Já em “Tudo pelo Poder”, o diretor de comunicação Stephen Myers, interpretado por Ryan Gosling, é um idealista. Apaixonado por política, trabalha como assessor de imprensa para Mike Morris, representado na película por George Clooney, governador democrata, candidato a corrida presidencial nos Estados Unidos. O filme centra sua encenação no jogo político permeado por trapaças ao qual o personagem Stephen Myers vai lentamente se integrando, cedendo à perspectiva de carreira bem-sucedida na política, em detrimento de seus princípios e valores. Novamente, o profissional de comunicação que desempenha funções de relações públicas se vê obrigado a participar de artimanhas e estratagemas antiéticos para continuar no jogo político. O destaque fica para os bastidores do jogo político, as estratégias de comunicação e as formas de persuasão utilizadas para construir a imagem dos candidatos.

O que se pode observar nesta recente filmografia é o predomínio da estereotipia da atividade de RP, retratando somente uma faceta de manipulação e falta de transparência, em que é transmitida a ideia de que para promover a imagem e reputação de organizações e pessoas é necessário se valer de joguetes políticos e estratégias antiéticas.

Pode-se analisar que as temáticas dos filmes associam a atuação profissional ao lobby e gestão de campanhas políticas, fato recorrente em outras épocas do cinema, que mostra certo fascínio da indústria cinematográfica sobre tais temas, em detrimento de outras questões.

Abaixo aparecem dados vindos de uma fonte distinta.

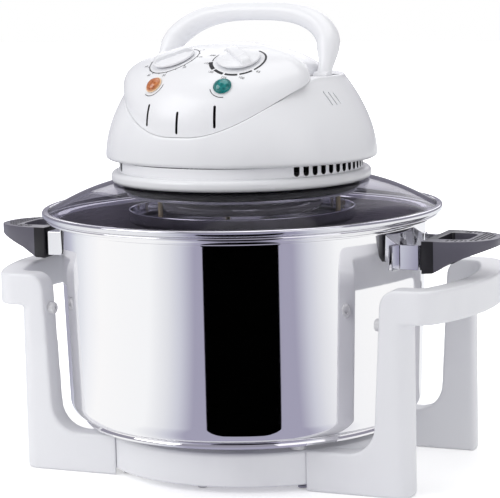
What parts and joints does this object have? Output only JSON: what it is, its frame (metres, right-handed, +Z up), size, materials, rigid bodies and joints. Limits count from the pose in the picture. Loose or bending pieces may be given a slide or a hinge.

Conclui-se que tais produções trazem em seu interior estereótipos que podem influenciar a forma como a sociedade e os próprios relações públicas veem a profissão. Em outros termos, o cinema visto como construção simbólica pode privilegiar certas imagens, que neste caso contribuem para projetar somente uma das facetas da profissão, em detrimento de outros pontos de vista. Contudo, existe a necessidade de descortinar e analisar a fundo tais representações no cinema, o que merece um estudo pormenorizado sobre como estas construções simbólicas impactam a realidade da profissão.